Ambassador to the United Nations Danny Danon, who has run against Netanyahu twice, told Army Radio’s Yaron Deckel and Amit Segal Show Thursday he would remain in New York rather than run against Netanyahu this time, but he hinted that he would run for the Likud leadership again in the future.

Moshe Feiglin, who has run against Netanyahu four times, intends to run with a new party called Zehut. Beersheba physicist Vladimir Herczberg, who also has run for Likud leader multiple times, was unavailable for comment on Sunday.

Still, it is possible another candidate will enter the race at the last moment.

The new head of the Likud central committee, Social Services and Welfare Minister Haim Katz, said over the weekend that his first mission in his new post would be to run the leadership race.

“I hope that, in the end, there will not be candidates against Netanyahu – we can cancel the election and save a lot of money,” Katz told Israel Hayom. “I want to remind everyone that eight months ago, the Likud won 20 mandates.

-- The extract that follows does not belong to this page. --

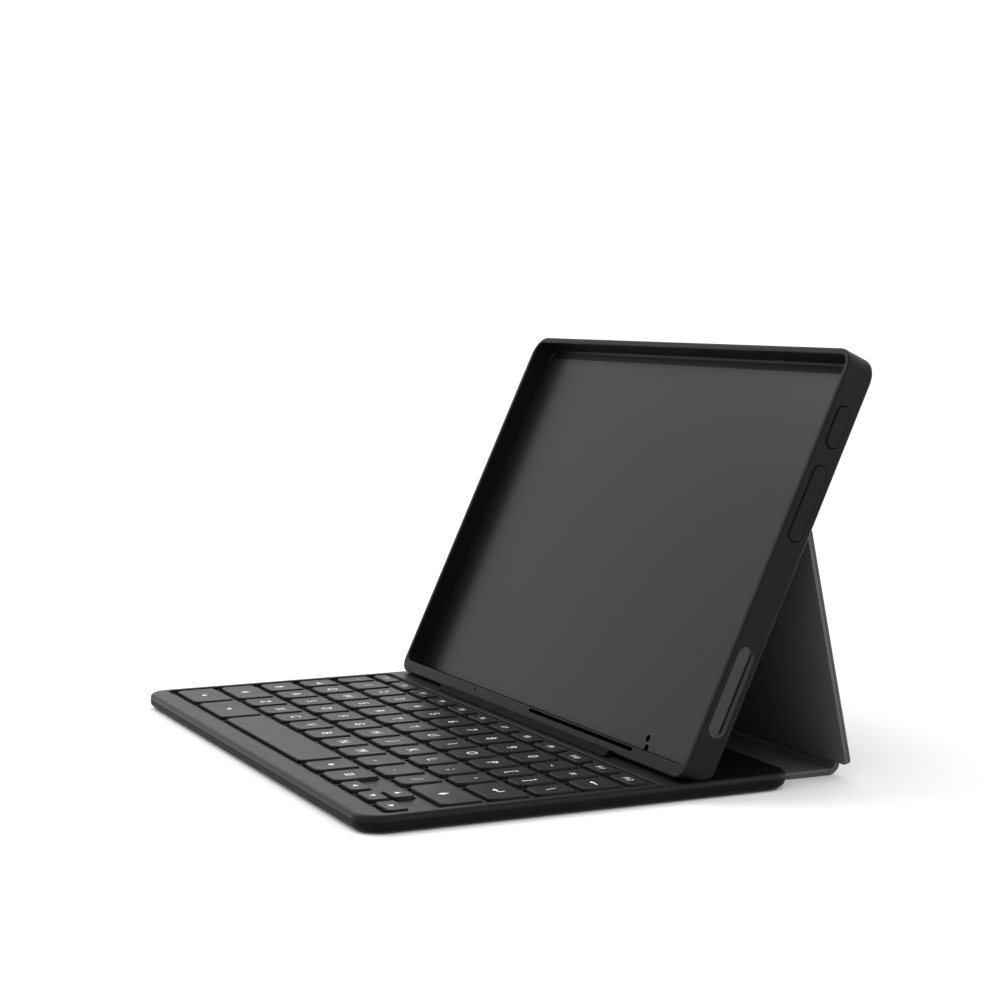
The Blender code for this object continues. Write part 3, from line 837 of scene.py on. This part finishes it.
@dataclass
class Tray:
    """The tablet tray, its lining and buttons, in a frame that leans with it and that the upper rear panel shares.

    In the tray's frame X runs across, Y up the tray and Z out of its open front. Its origin is on the fold.
    """

    tilt: float = math.radians(65.07)
    width: float = 250.0 * MM
    height: float = 161.1 * MM
    depth: float = 12.0 * MM
    wall: float = 2.5 * MM
    lip: float = 5.0 * MM
    back: float = 2.8 * MM
    corner: float = 9.0 * MM
    low_corner: float = 6.0 * MM
    room_corner: float = 4.5 * MM
    room_low_corner: float = 3.5 * MM
    back_round: float = 1.8 * MM
    rim_round: float = 0.8 * MM
    inner_fillet: float = 1.2 * MM
    foot: float = -99.8 * MM
    rim: float = 13.5 * MM
    stand: float = 6.72 * MM
    stand_round: float = 8.0 * MM
    opening_depth: float = 5.6 * MM
    port_up: float = 34.4 * MM
    port_length: float = 33.4 * MM
    port_width: float = 6.8 * MM
    button_width: float = 5.4 * MM
    button_gap: float = 0.3 * MM
    buttons: tuple[Button, ...] = (
        Button("power_button_cover", "power_button", 133.4 * MM, 15.3 * MM),
        Button("volume_button_cover", "volume_button", 104.7 * MM, 28.1 * MM),
    )
    side_reach: float = 1.2 * MM

    def matrix(self) -> Matrix:
        """Returns the transform from the tray's frame to the case's."""
        return Matrix.Translation(fold_place("tray_fold")) @ Matrix.Rotation(self.tilt, 4, "X")

    def build(self) -> None:
        """Makes the tray's pieces."""
        self.shell()
        self.lining()
        for button in self.buttons:
            self.button(button)
        LOG.info("tray: shell, lining and buttons")

    def plan(self, low: float, high: float) -> Slab:
        """Returns the tray's outer plan between two heights of its own frame."""
        start = (-self.width / 2, self.foot, low)
        end = (self.width / 2, self.foot + self.height, high)
        radii = np.array([self.low_corner, self.corner, self.corner, self.low_corner])
        return Slab(start, end, radii, self.back_round, self.rim_round, 8, 14)

    def room(self) -> Slab:
        """Returns the plan of the tablet's room, which a thicker wall closes at the foot."""
        outer = self.plan(0.0, 0.0)
        low = np.array(outer.low) + (self.wall, self.lip, 0.0)
        high = np.array(outer.high) - (self.wall, self.wall, 0.0)
        radii = np.array([self.room_low_corner, self.room_corner, self.room_corner, self.room_low_corner])
        return Slab(low, high, radii, corner_steps=14)

    def shell(self) -> None:
        """Makes the shell: up the rounded back and side, over the rim and down the inner wall to the floor."""
        bottom = self.rim - self.depth
        plan = self.plan(bottom, self.rim)
        room = self.room()
        rings = [plan.ring(inset, height) for inset, height in plan.profile()]
        edge = 0.5 * MM
        for inset, rise in reversed(quarter(edge, 4, False)):
            rings.append(room.ring(-inset, self.rim - edge + rise))
        floor = bottom + self.back
        for inset, rise in reversed(quarter(self.inner_fillet, 5, True)):
            rings.append(room.ring(inset, floor + rise))
        shell = Surface.loft(rings).placed(self.matrix()).build("tray_moulding", SOFT_BLACK)
        half = self.width / 2
        inner, outer = half - 6 * MM, half + 5 * MM
        strip = Slab(*corners("tray_steel_strip"), 0.05 * MM, CRISP, CRISP, 1, 1)
        gap = 0.25 * MM
        strip.low, strip.high = strip.low - gap, strip.high + gap
        strip.low[2] = 0.0
        port = self.pill(inner, outer, self.port_up, self.port_length, self.port_width)
        play = 2 * self.button_gap
        width = self.button_width + play
        tools = [self.pill(inner, outer, button.up, button.length + play, width) for button in self.buttons]
        tools += [strip.surface(), self.stand_cut(half + 5 * MM)]
        # The cut faces of these slots and holes take the near-black: painted shade in the recesses.
        shade_painted_cuts = [*self.lip_openings(), *self.floor_holes()]
        # The port opening's cut faces take the paler grey: painted light inside the opening.
        cutters = [port.build("port_tool", PORT_PAINTED_LIGHT)]
        cutters += [tool.build(f"tray_tool_{number}") for number, tool in enumerate(tools)]
        cutters += [tool.build(f"recess_tool_{number}", RECESS_PAINTED_SHADE) for number, tool in enumerate(shade_painted_cuts)]
        carve(shell, cutters)
        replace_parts(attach(shell, "tray"), "tray_shell")

    def stand_cut(self, half: float) -> Surface:
        """Returns the cutting tool under the lower wall, in the case's frame.

        The wall stays flat at the standing height, and an arc that touches both that flat and the tray's back
        joins the two. The tool is everything below and behind them.

        Args:
            half: half the tool's width.

        Returns:
            The tool's surface, in place.
        """
        radius = self.stand_round
        corner = flat(self.matrix(), self.foot, self.rim - self.depth)
        middle = corner[0] + (self.stand - corner[1]) / math.tan(self.tilt) - radius * math.tan(self.tilt / 2)
        turn = np.linspace(0, self.tilt, 13)
        arc = np.column_stack([middle + radius * np.sin(turn), self.stand + radius * (1 - np.cos(turn))])
        before, behind, below = middle - 25 * MM, middle + 25 * MM, -5 * MM
        section = [(before, below), (behind, below), (behind, arc[-1][1]), *arc[::-1], (before, self.stand)]
        return Surface.loft([across(np.array(section), x) for x in (-half, half)])

    def openings(self, spots: Sequence[Sequence[float]], low: float, high: float) -> list[Surface]:
        """Returns cutting tools with round ends, square to the tray.

        Args:
            spots: for each its left, right, start and end above the foot, in millimetres.
            low: the depth where the tools start.
            high: the height where they end.

        Returns:
            The tools' surfaces, in place.
        """
        tools = []
        for spot in spots:
            left, right, start, end = np.array(spot) * MM
            ends = (left, self.foot + start, low), (right, self.foot + end, high)
            tools.append(Slab(*ends, (end - start) * 0.49).prism().placed(self.matrix()))
        return tools

    def lip_openings(self) -> list[Surface]:
        """Returns cutting tools for the slot and the small hole in the lower wall."""
        spots = [(3.0, 87.0, 3.1, 4.5), (-48.5, -47.1, 3.1, 4.5)]
        return self.openings(spots, self.rim - 4.5 * MM, self.rim + 1 * MM)

    def floor_holes(self) -> list[Surface]:
        """Returns cutting tools for the two holes in the back."""
        floor = self.rim - self.depth + self.back
        spots = [(80.2, 83.0, 5.3, 7.7), (78.9, 81.7, 8.6, 11.2)]
        return self.openings(spots, floor - 5 * MM, floor + 4 * MM)

    def pill(
        self, inner: float, outer: float, up: float, length: float, width: float, edge: float = CRISP
    ) -> Surface:
        """Returns a pill-shaped body through the right wall, its long axis up the tray.

        Args:
            inner: its end in the tray's room, across the tray.
            outer: its end outside.
            up: its middle above the foot.
            length: its length.
            width: its width.
            edge: the radius of its outer edge.

        Returns:
            The pill's surface, in place.
        """
        middle, half = np.array([self.foot + up, self.rim - self.opening_depth]), np.array([length, width]) / 2
        box = Slab((*(middle - half), inner), (*(middle + half), outer), width / 2, CRISP, edge, 4, 10)
        turned = box.surface()
        turned.points = turned.points[:, [2, 0, 1]]
        return turned.placed(self.matrix())

    def lining(self) -> None:
        """Makes the lining sheet on the tray's floor."""
        low, high = local_box("tray_lining", self.matrix())
        low[0] -= self.side_reach
        high[0] += self.side_reach
        slab = Slab(low, high, 4.0 * MM, CRISP, 0.2 * MM, 3, 8)
        sheet = slab.surface().placed(self.matrix()).build("tray_lining_sheet", LINING_GREY)
        tools = [tool.build(f"lining_tool_{number}") for number, tool in enumerate(self.floor_holes())]
        carve(sheet, tools)
        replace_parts(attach(sheet, "tray"), "tray_lining")

    def button(self, button: Button) -> None:
        """Makes a button cover: a pill with a rounded face, and a flange behind the wall."""
        inside, outside = self.width / 2 - self.wall, self.width / 2 + 0.5 * MM
        up, length, width, reach = button.up, button.length, self.button_width, 1.2 * MM
        face = self.pill(inside - 0.3 * MM, outside, up, length, width, 0.45 * MM)
        flange = self.pill(inside - 1.0 * MM, inside - 0.35 * MM, up, length + reach, width + reach, 0.1 * MM)
        piece = Surface.joined([face, flange]).build(button.node.replace("_cover", "_pad"), SOFT_BLACK)
        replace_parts(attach(piece, button.body), button.node)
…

All the talk of replacing [Netanyahu] and who will inherit his job are premature and have no chance.”

Coalition chairman Tzachi Hanegbi, who lost the central committee chairmanship race to Katz last week, announced over the weekend that he was forming a political camp in Likud to build on the support he received in his contest against Katz.

In an interview with Yediot Aharonot, he accused Katz of receiving his support from his former work colleagues at Israel Aerospace Industries and from activists in Judea and Samaria.

“I won the election in the State of Likud,” Hanegbi said.

“He won the election in the State of Judea and Samaria and the State of Israel Aerospace Industries.”